* YOUR OBJECTIVE
Exactly the lines from the one that contains "return outline.sketch" to the one that contains "for node in", both lines included, should be copied, and no others.

(3D code data)
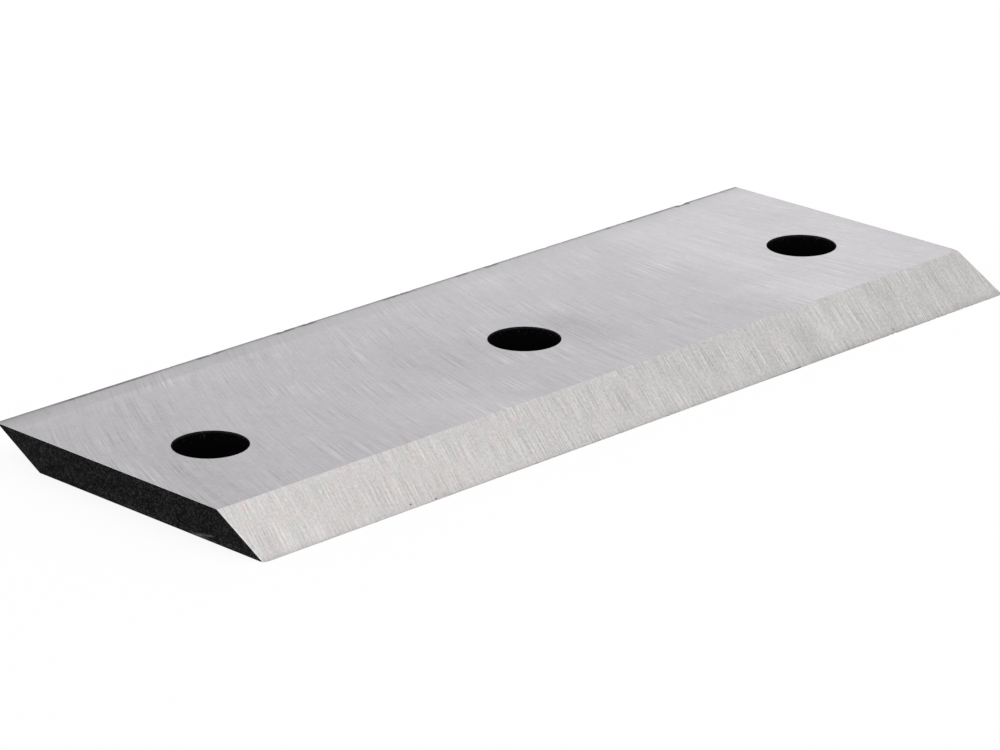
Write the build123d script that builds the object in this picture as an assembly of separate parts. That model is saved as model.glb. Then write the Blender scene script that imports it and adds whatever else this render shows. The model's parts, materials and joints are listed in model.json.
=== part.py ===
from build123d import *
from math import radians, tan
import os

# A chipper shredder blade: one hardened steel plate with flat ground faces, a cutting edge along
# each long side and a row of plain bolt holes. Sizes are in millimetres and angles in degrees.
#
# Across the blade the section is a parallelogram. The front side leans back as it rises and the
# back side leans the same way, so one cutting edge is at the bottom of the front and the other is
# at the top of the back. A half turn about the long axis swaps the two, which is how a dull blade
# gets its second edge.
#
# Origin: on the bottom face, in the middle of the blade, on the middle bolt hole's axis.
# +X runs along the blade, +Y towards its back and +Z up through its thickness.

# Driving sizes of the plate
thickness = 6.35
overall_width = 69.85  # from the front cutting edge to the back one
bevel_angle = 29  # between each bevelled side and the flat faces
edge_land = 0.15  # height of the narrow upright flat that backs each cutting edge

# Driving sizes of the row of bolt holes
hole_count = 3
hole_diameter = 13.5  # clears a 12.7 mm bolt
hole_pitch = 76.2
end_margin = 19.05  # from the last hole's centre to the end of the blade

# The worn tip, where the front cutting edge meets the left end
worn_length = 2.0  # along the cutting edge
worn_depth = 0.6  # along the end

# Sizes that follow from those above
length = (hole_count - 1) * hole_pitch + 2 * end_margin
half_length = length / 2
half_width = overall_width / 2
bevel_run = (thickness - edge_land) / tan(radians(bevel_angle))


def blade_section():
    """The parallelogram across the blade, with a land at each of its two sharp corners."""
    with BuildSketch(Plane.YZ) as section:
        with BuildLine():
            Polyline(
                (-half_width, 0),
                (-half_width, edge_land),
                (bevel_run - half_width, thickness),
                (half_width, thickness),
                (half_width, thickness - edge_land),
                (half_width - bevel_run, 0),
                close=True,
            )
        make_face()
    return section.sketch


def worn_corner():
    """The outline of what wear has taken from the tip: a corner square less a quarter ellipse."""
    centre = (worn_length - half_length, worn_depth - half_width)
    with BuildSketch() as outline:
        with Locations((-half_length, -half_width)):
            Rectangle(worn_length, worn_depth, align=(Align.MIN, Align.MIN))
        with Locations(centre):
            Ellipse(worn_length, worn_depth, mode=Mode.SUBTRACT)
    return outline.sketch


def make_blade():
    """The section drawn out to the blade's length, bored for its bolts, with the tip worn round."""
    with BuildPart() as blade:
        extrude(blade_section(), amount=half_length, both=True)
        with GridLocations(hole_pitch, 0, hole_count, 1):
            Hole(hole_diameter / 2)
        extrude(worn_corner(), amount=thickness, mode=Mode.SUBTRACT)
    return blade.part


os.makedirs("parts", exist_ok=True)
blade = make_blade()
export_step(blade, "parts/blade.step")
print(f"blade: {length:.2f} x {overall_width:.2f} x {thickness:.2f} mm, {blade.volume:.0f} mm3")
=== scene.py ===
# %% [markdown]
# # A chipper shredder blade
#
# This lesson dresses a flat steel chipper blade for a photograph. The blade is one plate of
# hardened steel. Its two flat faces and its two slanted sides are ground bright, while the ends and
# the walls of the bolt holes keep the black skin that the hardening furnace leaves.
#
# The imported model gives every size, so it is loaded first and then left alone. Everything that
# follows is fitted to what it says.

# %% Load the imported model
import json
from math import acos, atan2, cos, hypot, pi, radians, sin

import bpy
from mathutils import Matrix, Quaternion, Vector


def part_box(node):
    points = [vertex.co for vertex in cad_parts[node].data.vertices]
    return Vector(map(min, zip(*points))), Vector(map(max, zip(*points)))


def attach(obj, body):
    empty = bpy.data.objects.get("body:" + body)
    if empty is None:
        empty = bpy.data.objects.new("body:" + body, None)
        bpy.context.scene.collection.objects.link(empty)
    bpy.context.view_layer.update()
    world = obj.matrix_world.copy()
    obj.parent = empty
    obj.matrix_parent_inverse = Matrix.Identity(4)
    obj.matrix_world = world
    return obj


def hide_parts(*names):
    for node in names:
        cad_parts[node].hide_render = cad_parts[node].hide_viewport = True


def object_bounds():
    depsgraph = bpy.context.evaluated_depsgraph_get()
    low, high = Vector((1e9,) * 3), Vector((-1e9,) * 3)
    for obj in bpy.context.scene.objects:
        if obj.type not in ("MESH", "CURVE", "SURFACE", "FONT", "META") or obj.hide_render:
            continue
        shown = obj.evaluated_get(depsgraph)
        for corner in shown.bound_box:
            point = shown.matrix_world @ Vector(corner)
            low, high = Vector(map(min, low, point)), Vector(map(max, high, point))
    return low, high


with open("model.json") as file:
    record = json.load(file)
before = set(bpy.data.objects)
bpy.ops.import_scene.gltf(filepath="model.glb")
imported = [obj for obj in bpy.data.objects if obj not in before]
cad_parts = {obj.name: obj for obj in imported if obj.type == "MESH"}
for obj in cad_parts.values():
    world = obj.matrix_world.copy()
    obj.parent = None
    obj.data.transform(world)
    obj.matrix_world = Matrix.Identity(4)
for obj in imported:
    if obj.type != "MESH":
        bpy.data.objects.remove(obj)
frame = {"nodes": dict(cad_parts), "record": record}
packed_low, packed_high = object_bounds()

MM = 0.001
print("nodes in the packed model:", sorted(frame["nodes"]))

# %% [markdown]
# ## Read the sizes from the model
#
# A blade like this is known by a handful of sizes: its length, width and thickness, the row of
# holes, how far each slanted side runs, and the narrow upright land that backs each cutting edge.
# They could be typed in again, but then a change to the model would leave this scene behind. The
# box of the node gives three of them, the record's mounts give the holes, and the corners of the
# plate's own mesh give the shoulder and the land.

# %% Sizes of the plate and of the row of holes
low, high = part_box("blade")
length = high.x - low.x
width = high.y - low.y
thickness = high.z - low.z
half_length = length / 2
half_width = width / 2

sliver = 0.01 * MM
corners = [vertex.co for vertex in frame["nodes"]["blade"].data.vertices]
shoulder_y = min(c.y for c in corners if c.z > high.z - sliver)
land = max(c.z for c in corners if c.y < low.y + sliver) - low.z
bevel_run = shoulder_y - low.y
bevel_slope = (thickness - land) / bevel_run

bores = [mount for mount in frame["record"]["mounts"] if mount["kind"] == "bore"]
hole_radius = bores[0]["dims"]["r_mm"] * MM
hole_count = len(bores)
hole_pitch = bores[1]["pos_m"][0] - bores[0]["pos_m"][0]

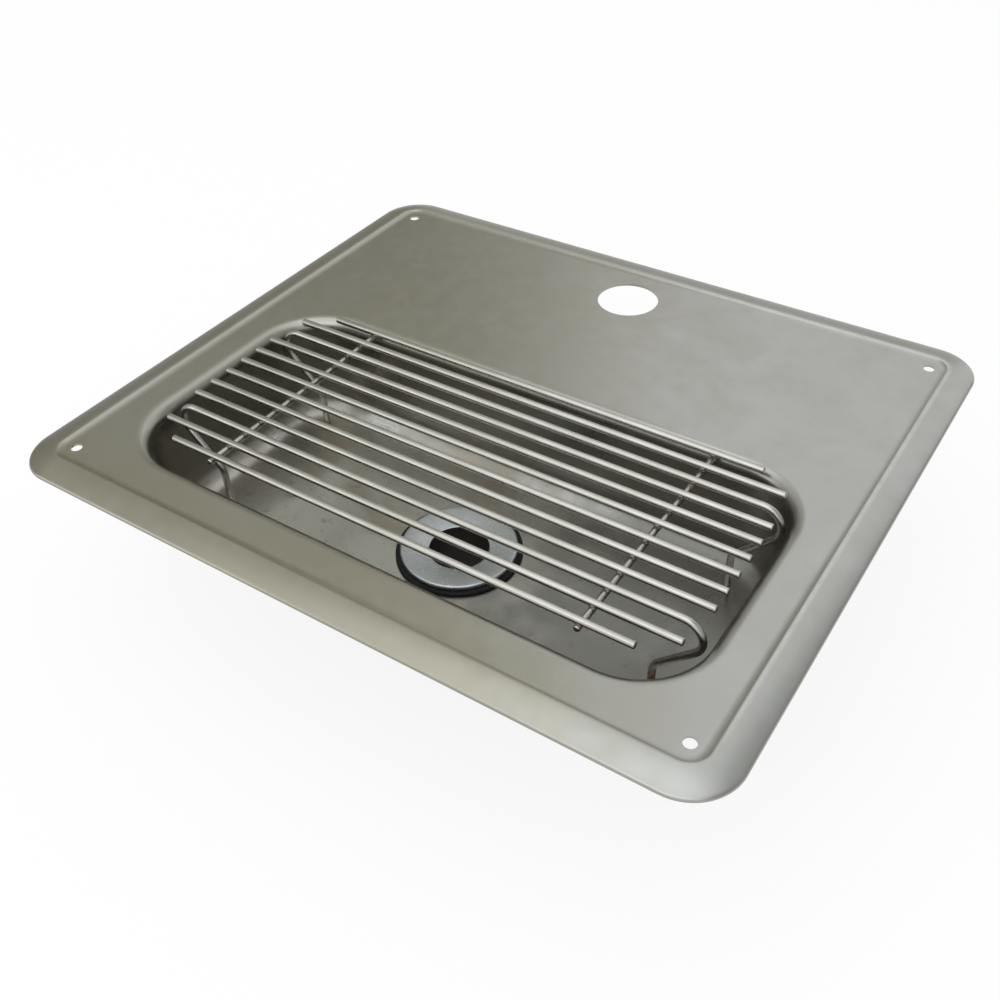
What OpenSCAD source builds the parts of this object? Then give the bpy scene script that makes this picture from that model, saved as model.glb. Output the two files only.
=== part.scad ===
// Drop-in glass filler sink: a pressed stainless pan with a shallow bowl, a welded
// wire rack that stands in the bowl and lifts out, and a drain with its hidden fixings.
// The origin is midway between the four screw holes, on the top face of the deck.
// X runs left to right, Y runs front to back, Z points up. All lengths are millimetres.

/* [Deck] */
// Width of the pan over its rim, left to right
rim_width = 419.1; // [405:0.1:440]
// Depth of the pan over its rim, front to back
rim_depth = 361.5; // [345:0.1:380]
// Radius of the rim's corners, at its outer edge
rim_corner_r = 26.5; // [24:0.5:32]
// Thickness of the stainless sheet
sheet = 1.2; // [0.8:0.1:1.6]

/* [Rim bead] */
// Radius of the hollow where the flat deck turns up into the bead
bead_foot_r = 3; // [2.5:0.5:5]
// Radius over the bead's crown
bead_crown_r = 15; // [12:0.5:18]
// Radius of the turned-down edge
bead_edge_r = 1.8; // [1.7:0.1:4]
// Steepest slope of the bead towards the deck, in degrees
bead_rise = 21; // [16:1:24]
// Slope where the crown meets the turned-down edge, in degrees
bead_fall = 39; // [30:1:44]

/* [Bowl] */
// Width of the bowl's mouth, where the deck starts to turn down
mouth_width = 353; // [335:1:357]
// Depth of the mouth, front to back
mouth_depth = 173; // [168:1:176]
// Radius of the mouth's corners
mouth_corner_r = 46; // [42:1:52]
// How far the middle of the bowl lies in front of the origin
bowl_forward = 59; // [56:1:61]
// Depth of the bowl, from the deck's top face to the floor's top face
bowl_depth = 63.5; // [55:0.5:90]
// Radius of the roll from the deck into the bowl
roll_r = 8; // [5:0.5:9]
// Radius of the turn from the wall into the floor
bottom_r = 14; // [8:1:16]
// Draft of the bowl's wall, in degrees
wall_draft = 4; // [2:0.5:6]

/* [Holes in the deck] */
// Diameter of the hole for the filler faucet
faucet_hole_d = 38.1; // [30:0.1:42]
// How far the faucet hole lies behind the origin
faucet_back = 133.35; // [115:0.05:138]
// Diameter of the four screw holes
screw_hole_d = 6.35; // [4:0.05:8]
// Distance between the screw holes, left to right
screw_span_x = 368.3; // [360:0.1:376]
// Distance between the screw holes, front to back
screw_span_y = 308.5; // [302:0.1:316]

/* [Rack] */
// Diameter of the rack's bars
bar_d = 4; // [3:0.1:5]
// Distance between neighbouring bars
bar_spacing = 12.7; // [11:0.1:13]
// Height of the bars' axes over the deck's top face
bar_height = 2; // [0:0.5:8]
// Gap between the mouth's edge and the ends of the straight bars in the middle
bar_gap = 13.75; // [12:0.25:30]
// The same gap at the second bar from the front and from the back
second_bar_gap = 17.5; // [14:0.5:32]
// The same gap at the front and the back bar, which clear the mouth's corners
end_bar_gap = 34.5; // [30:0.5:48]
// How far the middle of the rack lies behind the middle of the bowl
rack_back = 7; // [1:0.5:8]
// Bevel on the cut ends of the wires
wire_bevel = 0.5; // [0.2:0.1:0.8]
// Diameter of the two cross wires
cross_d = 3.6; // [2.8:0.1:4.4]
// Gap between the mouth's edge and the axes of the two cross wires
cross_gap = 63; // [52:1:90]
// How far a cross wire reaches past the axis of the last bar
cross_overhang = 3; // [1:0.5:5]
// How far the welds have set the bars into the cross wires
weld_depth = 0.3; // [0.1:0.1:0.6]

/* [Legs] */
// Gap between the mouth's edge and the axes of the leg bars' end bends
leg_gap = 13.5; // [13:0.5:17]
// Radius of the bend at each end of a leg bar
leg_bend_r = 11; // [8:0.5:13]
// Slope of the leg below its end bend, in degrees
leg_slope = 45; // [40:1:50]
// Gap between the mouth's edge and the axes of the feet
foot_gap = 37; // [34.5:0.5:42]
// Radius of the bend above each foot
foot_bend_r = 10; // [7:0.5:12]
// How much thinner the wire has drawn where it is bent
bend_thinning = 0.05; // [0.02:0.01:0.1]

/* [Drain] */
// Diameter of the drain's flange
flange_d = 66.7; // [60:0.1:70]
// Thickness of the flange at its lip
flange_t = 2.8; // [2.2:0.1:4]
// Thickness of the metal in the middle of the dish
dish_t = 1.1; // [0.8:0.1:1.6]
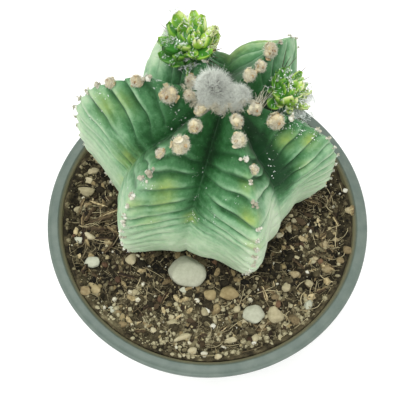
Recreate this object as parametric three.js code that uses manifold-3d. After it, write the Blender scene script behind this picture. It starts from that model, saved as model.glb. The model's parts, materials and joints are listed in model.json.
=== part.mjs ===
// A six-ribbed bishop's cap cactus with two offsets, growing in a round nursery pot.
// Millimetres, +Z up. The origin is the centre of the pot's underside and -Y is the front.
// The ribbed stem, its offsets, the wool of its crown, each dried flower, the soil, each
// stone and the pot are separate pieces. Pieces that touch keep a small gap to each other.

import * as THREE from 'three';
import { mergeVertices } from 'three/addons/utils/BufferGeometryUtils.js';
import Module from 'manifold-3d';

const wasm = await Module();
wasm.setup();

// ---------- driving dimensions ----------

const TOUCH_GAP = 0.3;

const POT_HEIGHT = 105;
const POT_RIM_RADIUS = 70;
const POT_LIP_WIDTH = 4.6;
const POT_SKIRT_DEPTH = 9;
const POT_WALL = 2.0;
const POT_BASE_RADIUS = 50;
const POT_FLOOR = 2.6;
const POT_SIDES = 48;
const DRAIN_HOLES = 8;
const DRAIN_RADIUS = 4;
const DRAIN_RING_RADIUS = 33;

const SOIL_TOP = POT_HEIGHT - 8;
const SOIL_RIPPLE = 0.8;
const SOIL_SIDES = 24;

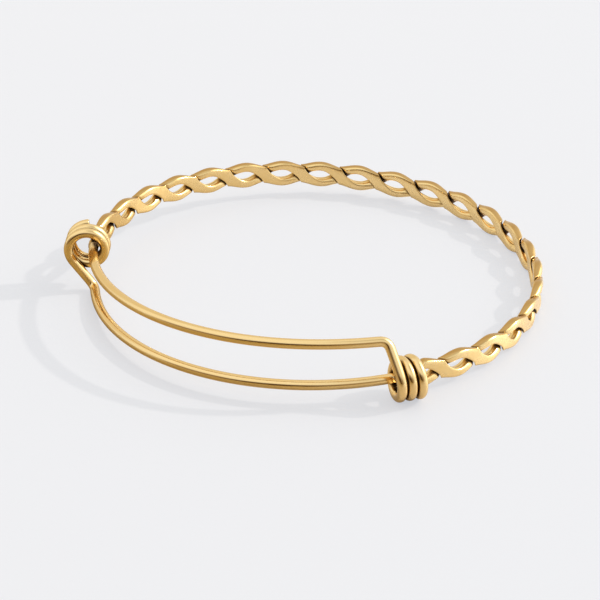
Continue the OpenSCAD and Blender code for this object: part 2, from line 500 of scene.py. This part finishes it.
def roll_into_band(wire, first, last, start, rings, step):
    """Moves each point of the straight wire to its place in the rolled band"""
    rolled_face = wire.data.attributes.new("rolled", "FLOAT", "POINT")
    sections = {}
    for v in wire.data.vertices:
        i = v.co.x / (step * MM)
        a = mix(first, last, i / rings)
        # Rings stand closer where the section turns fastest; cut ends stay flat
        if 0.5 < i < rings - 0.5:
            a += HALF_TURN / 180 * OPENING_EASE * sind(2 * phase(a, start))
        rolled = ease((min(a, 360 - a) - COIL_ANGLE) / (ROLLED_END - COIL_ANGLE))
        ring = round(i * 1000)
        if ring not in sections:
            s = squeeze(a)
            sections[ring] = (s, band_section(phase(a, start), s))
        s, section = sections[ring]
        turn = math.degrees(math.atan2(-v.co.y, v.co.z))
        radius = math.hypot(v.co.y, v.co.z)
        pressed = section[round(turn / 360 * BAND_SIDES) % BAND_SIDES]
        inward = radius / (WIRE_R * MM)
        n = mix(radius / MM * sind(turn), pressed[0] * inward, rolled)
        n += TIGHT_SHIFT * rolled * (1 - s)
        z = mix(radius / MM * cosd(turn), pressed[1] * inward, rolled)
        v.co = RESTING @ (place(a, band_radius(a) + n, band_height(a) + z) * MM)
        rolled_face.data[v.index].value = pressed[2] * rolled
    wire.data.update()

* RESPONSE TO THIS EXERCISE
    return outline.sketch


def make_blade():
    """The section drawn out to the blade's length, bored for its bolts, with the tip worn round."""
    with BuildPart() as blade:
        extrude(blade_section(), amount=half_length, both=True)
        with GridLocations(hole_pitch, 0, hole_count, 1):
            Hole(hole_diameter / 2)
        extrude(worn_corner(), amount=thickness, mode=Mode.SUBTRACT)
    return blade.part


os.makedirs("parts", exist_ok=True)
blade = make_blade()
export_step(blade, "parts/blade.step")
print(f"blade: {length:.2f} x {overall_width:.2f} x {thickness:.2f} mm, {blade.volume:.0f} mm3")
=== scene.py ===
# %% [markdown]
# # A chipper shredder blade
#
# This lesson dresses a flat steel chipper blade for a photograph. The blade is one plate of
# hardened steel. Its two flat faces and its two slanted sides are ground bright, while the ends and
# the walls of the bolt holes keep the black skin that the hardening furnace leaves.
#
# The imported model gives every size, so it is loaded first and then left alone. Everything that
# follows is fitted to what it says.

# %% Load the imported model
import json
from math import acos, atan2, cos, hypot, pi, radians, sin

import bpy
from mathutils import Matrix, Quaternion, Vector


def part_box(node):
    points = [vertex.co for vertex in cad_parts[node].data.vertices]
    return Vector(map(min, zip(*points))), Vector(map(max, zip(*points)))


def attach(obj, body):
    empty = bpy.data.objects.get("body:" + body)
    if empty is None:
        empty = bpy.data.objects.new("body:" + body, None)
        bpy.context.scene.collection.objects.link(empty)
    bpy.context.view_layer.update()
    world = obj.matrix_world.copy()
    obj.parent = empty
    obj.matrix_parent_inverse = Matrix.Identity(4)
    obj.matrix_world = world
    return obj


def hide_parts(*names):
    for node in names:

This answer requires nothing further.